Our experience with shale gas shows us that the payoffs on these public investments don’t always come right away. Some technologies don’t pan out; some companies fail. But I will not walk away from the promise of clean energy. I will not walk away from workers like Bryan. I will not cede the wind or solar or battery industry to China or Germany because we refuse to make the same commitment here. We have subsidized oil companies for a century. That’s long enough. It’s time to end the taxpayer giveaways to an industry that’s rarely been more profitable, and double-down on a clean energy industry that’s never been more promising. Pass clean energy tax credits and create these jobs.
We can also spur energy innovation with new incentives. The differences in this chamber may be too deep right now to pass a comprehensive plan to fight climate change. But there’s no reason why Congress shouldn’t at least set a clean energy standard that creates a market for innovation. So far, you haven’t acted. Well tonight, I will. I’m directing my Administration to allow the development of clean energy on enough public land to power three million homes. And I’m proud to announce that the Department of Defense, the world’s largest consumer of energy, will make one of the largest commitments to clean energy in history — with the Navy purchasing enough capacity to power a quarter of a million homes a year.

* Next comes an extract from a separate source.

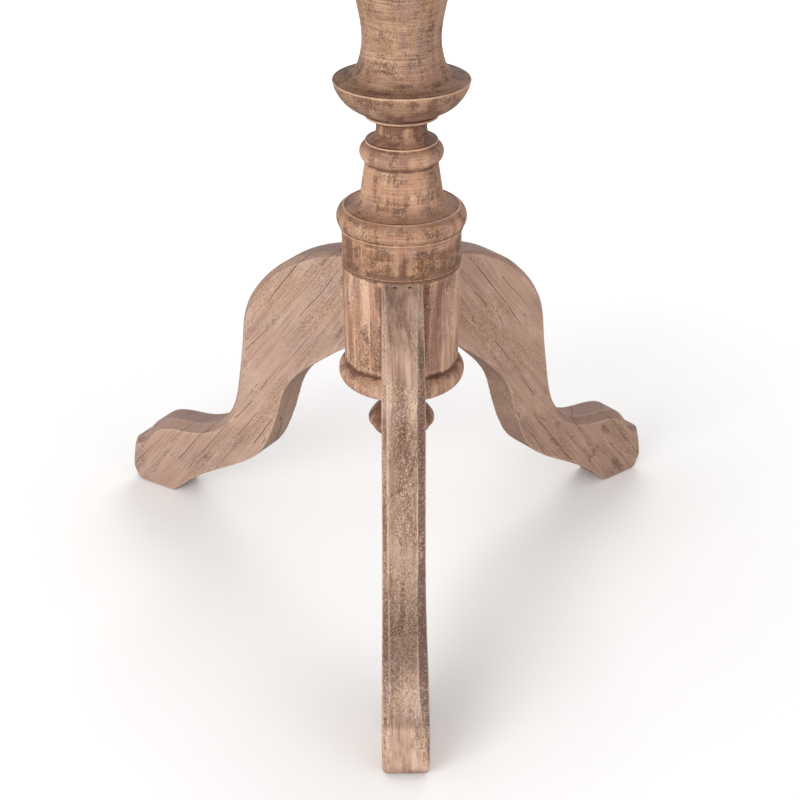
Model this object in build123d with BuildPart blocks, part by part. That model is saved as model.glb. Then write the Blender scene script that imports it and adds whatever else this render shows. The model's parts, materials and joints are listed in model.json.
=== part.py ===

Of course, the easiest way to save money is to waste less energy. So here’s another proposal: Help manufacturers eliminate energy waste in their factories and give businesses incentives to upgrade their buildings. Their energy bills will be $100 billion lower over the next decade, and America will have less pollution, more manufacturing, and more jobs for construction workers who need them. Send me a bill that creates these jobs.
I’m confident a farmer can contain a milk spill without a federal agency looking over his shoulder. But I will not back down from making sure an oil company can contain the kind of oil spill we saw in the Gulf two years ago. I will not back down from protecting our kids from mercury pollution, or making sure that our food is safe and our water is clean.